Hogenesch became the Program Manager of Genomics at GNF in 2000, and remained there until 2004. During his time there, he accomplished the compilation of the complete human transcriptome, and also the mRNA characterization of the human, mouse, and rat transcriptomes. These highly cited works, together cited over 3700 times, have been influential in the field of genome biology. Hogenesch then brought together his work on the human and mouse transcriptomes into a gene atlas, which he made available as a tool for other genome biologists.
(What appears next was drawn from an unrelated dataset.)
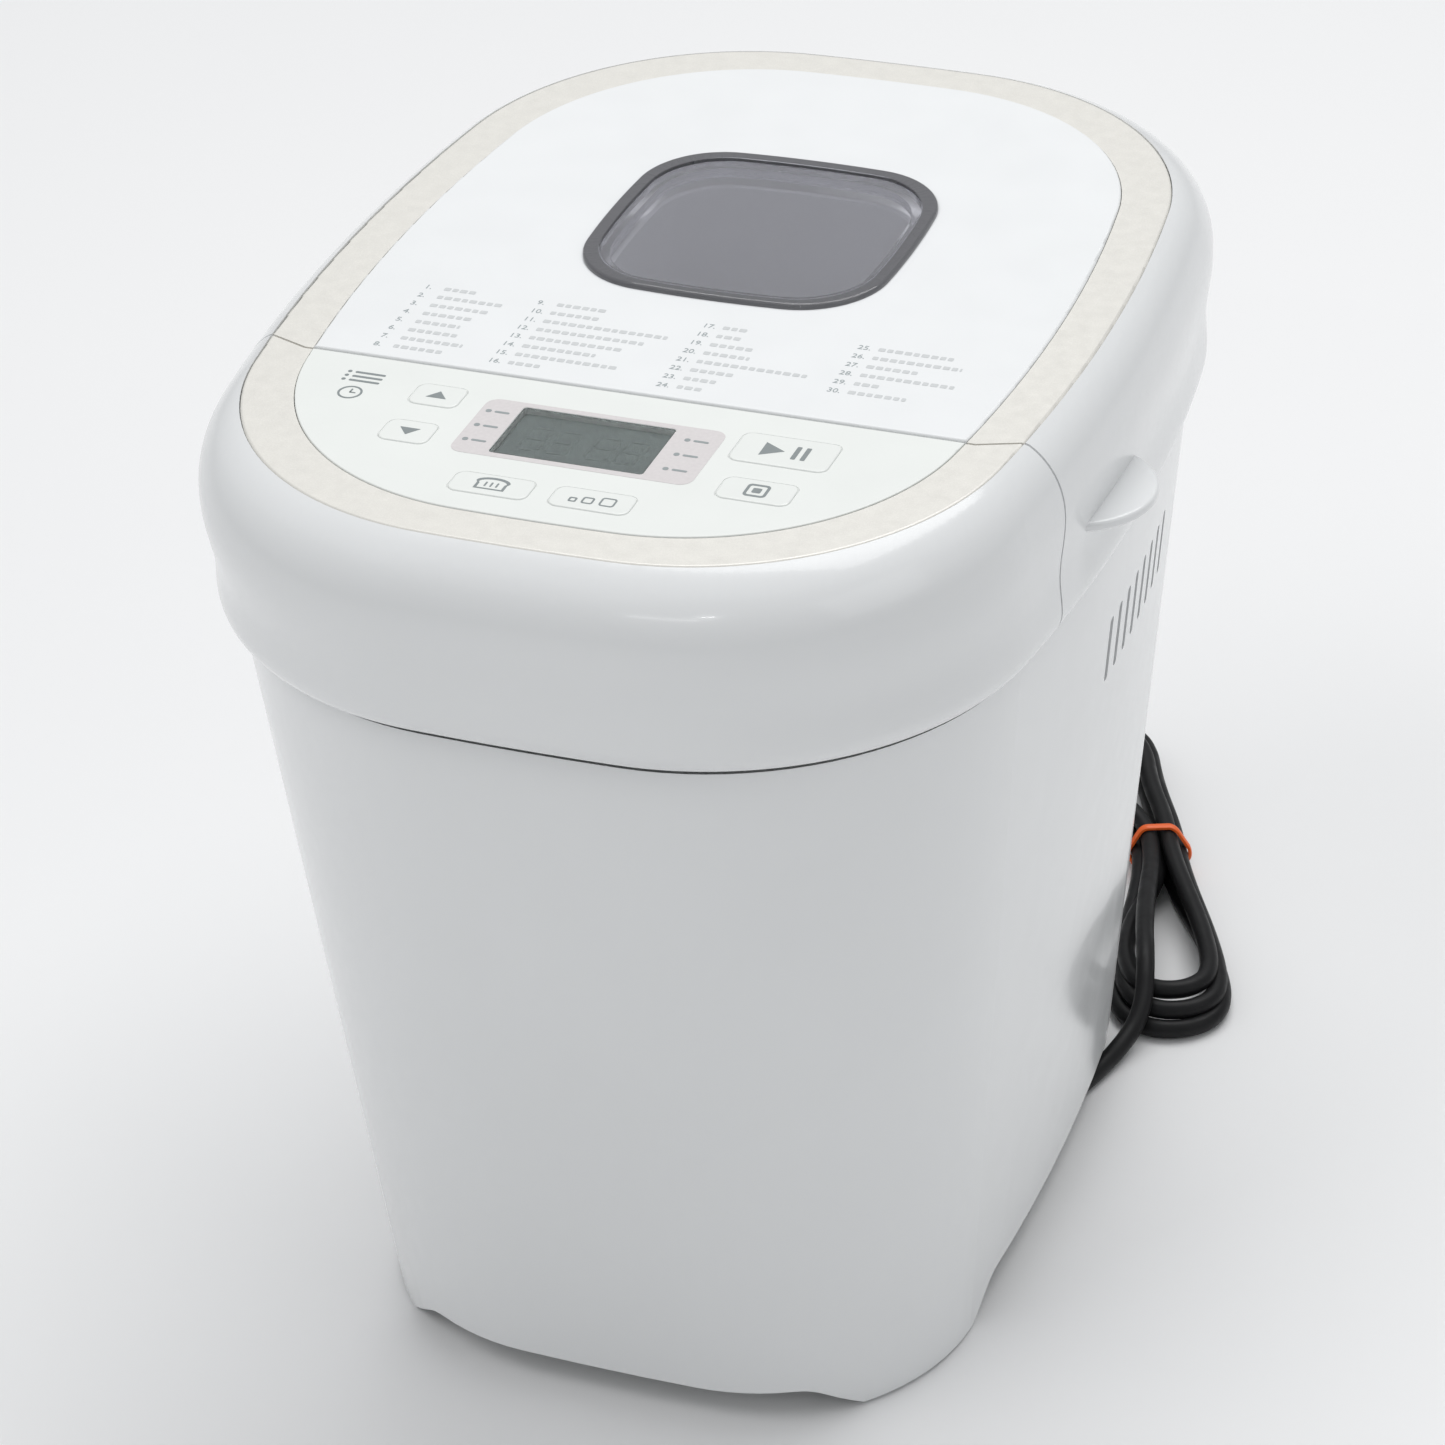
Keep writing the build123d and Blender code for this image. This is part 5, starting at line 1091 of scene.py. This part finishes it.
class BREADMACHINE_OT_key_icons(bpy.types.Operator):
    """Print the marks of the keys, the menu and the timer, and make the film webs round the keys"""

    bl_idname = "bread_machine.key_icons"
    bl_label = "Key marks"

    def execute(self, context):
        thick = context.scene.bread_sizes.print_thick
        ink = ink_finish("key_ink", tuple(context.scene.bread_colours.ink))
        for name in KEY_NAMES:
            low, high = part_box(name)
            middle = (low + high) / 2
            parts = icon_parts(name, middle.x, middle.y, high.z + INK_LIFT, high.z + thick)
            item = join(parts) if len(parts) > 1 else parts[0]
            finished(item, name.replace("key", "mark"), ink, name, 20)
        webs = []
        for name in KEY_NAMES:
            low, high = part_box(name)
            x, y = (low.x + high.x) / 2, (low.y + high.y) / 2
            width, depth = high.x - low.x, high.y - low.y
            outer = rounded_outline(x, y, width + 0.0005, depth + 0.0005, 0.00295)
            inner = rounded_outline(x, y, width + 0.0001, depth + 0.0001, 0.00275)
            webs.append(framed_plate(outer, inner, CONTROL_TOP - 0.0009, CONTROL_TOP - 0.00008))
        web_finish = moulded("key_web_film", tuple(context.scene.bread_colours.film), 0.4)
        finished(join(webs), "key_webs", web_finish, "body", 20)
        up_low, up_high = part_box("key_menu_up")
        x, y = up_low.x - 0.0165, (up_low.y + up_high.y) / 2
        low = CONTROL_TOP + INK_LIFT
        parts = []
        for row in range(3):
            row_y = y + 0.0062 - row * 0.0022
            parts.append(plate(round_outline(x - 0.0048, row_y, 0.0006, 12), low, low + thick))
            parts.append(pad(x + 0.0012, row_y, 0.0088, 0.0009, 0.0004, low, low + thick))
        clock_y = y - 0.0046
        rim = round_outline(x, clock_y, 0.0034)
        face = round_outline(x, clock_y, 0.0028)
        parts.append(framed_plate(rim, face, low, low + thick))
        parts.append(pad(x, clock_y + 0.0009, 0.0005, 0.0020, 0.0002, low, low + thick, 2))
        parts.append(pad(x + 0.0007, clock_y, 0.0018, 0.0005, 0.0002, low, low + thick, 2))
        finished(join(parts), "menu_and_timer_marks", ink, "body", 20)
        return {"FINISHED"}


# Menu columns: left edge, first number, and the width of each row's bars in millimetres
MENU_COLUMNS = (
    (-0.0773, 1, (10, 20, 17, 15, 13, 15, 18, 14)),
    (-0.0438, 9, (15, 14, 36, 31, 27, 21, 29, 9)),
    (0.0045, 17, (7, 8, 12, 13, 31, 13, 9, 8)),
    (0.0488, 25, (21, 25, 15, 26, 8, 16)),
)
FIRST_ROW_Y = -0.0262
DASHES = (0.0019, 0.0016, 0.0021)
DASH_GAP = 0.0006
NUMERAL_ROOM = 0.0058


class BREADMACHINE_OT_menu_list(bpy.types.Operator):
    """Print the numbered menu list on the lid: numerals, with plain bars for the names"""

    bl_idname = "bread_machine.menu_list"
    bl_label = "Menu list"

    def execute(self, context):
        sizes = context.scene.bread_sizes
        colours = context.scene.bread_colours
        low = LID_PANEL_TOP + INK_LIFT
        numerals, bars = [], []
        for left, first, lengths in MENU_COLUMNS:
            for row, length in enumerate(lengths):
                y = FIRST_ROW_Y - row * sizes.row_pitch
                numerals.append(words(f"{first + row}.", left, y, sizes.numeral_height, low, sizes.print_thick))
                start = left + NUMERAL_ROOM
                end = start + length * MM
                count = 0
                while start < end - DASH_GAP:
                    dash = min(end - start, DASHES[(row + count) % len(DASHES)])
                    middle = start + dash / 2
                    bars.append(pad(middle, y + 0.0011, dash, 0.0017, 0.0003, low, low + sizes.print_thick, 2))
                    start += dash + DASH_GAP
                    count += 1
        finished(join(numerals), "menu_numerals", ink_finish("numeral_ink", shade(tuple(colours.ink), 1.5)),
                 "lid", 20)
        bar_ink = ink_finish("bar_ink", tuple(colours.pale_ink))
        finished(join(bars), "menu_bars", bar_ink, "lid", 20)
        return {"FINISHED"}


# ---------------------------------------------------------------- panel in the sidebar
OPERATORS = (
    BREADMACHINE_OT_stage,
    BREADMACHINE_OT_finishes,
    BREADMACHINE_OT_cord,
    BREADMACHINE_OT_strain_relief,
    BREADMACHINE_OT_cord_tie,
    BREADMACHINE_OT_plug,
    BREADMACHINE_OT_screws,
    BREADMACHINE_OT_motor_windings,
    BREADMACHINE_OT_display,
    BREADMACHINE_OT_key_icons,
    BREADMACHINE_OT_menu_list,
)


class BREADMACHINE_PT_panel(bpy.types.Panel):
    """Lists the pieces of the bread machine"""

    bl_idname = "BREADMACHINE_PT_panel"
    bl_label = "Bread machine"
    bl_space_type = "VIEW_3D"
    bl_region_type = "UI"
    bl_category = "Bread machine"

    def draw(self, context):
        for group in (context.scene.bread_sizes, context.scene.bread_colours):
            box = self.layout.box()
            for name in group.__annotations__:
                box.prop(group, name)
        for operator in OPERATORS:
            self.layout.operator(operator.bl_idname)


CLASSES = (BreadSizes, BreadColours, *OPERATORS, BREADMACHINE_PT_panel)


def register():
    for item in CLASSES:
        bpy.utils.register_class(item)
    bpy.types.Scene.bread_sizes = bpy.props.PointerProperty(type=BreadSizes)
    bpy.types.Scene.bread_colours = bpy.props.PointerProperty(type=BreadColours)


def unregister():
    del bpy.types.Scene.bread_colours
    del bpy.types.Scene.bread_sizes
    for item in reversed(CLASSES):
        bpy.utils.unregister_class(item)


def main():
    register()
    for operator in OPERATORS:
        group, name = operator.bl_idname.split(".")
        getattr(getattr(bpy.ops, group), name)()


if __name__ == "__main__":
    main()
=== Characterizing circadian regulation of transcription ===
In addition to characterizing transciptomes present in various organisms, Hogenesch has also spent time throughout his career determining which genes were regulated on a circadian schedule. Working with his colleagues he has determined that mRNA in plants, flies, mice, and humans all shows extensive circadian regulation. In mammals up to 43% of all genes are regulated according to a circadian clock. Transcription for circadianly regulated mRNA shows regular peaks in morning and evening, which then has implications for the regulation of drug targets.

===Non-coding RNA and functional genomics===
In 2004 Hogenesch left California to become a professor and the Director of Genome Technology at The Scripps Research Institute's other location in West Palm Beach, FL, where he continued his work on transcriptomes. Hogenesch contributed to a study published in 2005 which used new RNAi genetic screening techniques to discover a non-coding RNA (ncRNA) known as NRON. NRON, a repressor of the protein NFAT, is one of the first well characterized examples of a ncRNAs involved in transcription regulation.
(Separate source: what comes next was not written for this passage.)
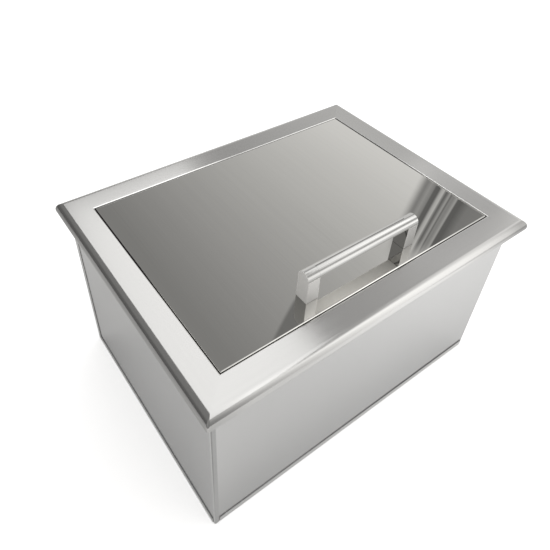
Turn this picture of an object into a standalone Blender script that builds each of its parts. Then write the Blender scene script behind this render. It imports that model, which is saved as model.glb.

In 2006, Hogenesch moved to the Perelman School of Medicine at the University of Pennsylvania where he continues to study mammalian circadian clocks and genome function. One of his current research directions includes incorporating research on noncoding RNA, such as siRNA or hairpin RNA isolated by combining forward genetics and genomic screens. He has used this technique on miRNA to examine signalling and cell survival.

===Contributions to the core clock mechanisms and the field of chronobiology===
Over the course of his career, Hogenesch has made numerous contributions to the understanding of the core clock mechanisms. He discovered the key proteins Bmal1 (Arntl), and Bmal2 early in his career. He was also on the team that discovered Rora to be an important regulator of Bmal1. Rora is currently under investigation for a possible connection to autism, which may relate to its function as a circadian regulator. Hogenesch has also contributed to the identification of hundreds more genes that modulate circadian rhythms in humans by using genome wide RNAi scanning. More recently, he discovered new clock gene CHRONO using novel computer based machine learning techniques to prioritize clock gene candidates.

Hogenesch has also contributed to the field by mentored scientists like Satchin Panda and has collaborated with over 25 other scientists on a variety of papers that cover a range of topics including CREB signaling, NF-κB signaling, TRP channels, melanopsin signaling, cell type specific splicing, noncoding RNA function, and RNA-seq methods and mapping algorithms.

==Applications of scientific achievements ==

===Wikipedia and chronobiology===
Hogenesh has pushed for the chronobiology community to create Wikipedia pages about genes through a project called Gene Wiki. The result has been the creation of pages about genes involved in the circadian clock such as ARNTL, as well as pages about chronobiologists like Ingeborg Beling.

He has also been instrumental in creating the Gene Atlas. This project uses a database run by Hogenesch called the Circa database that lists time of activity of genes in different tissues. As an open source database, it allows biologists and pharmaceutical researchers to determine the peak time of different genes and mRNA which can then be used to target drug treatments.

=== Medicinal uses of chronobiology ===
In October 2014, Hogenesch's discovery that many proteins targeted by drugs experience circadian fluctuations made strides towards chronotherapy treatment. Further research has focused on the timing of drug administration with the goal of optimizing drug efficacy by allowing physicians to prescribe medicine to be taken when it is most effective and least likely to cause side effects.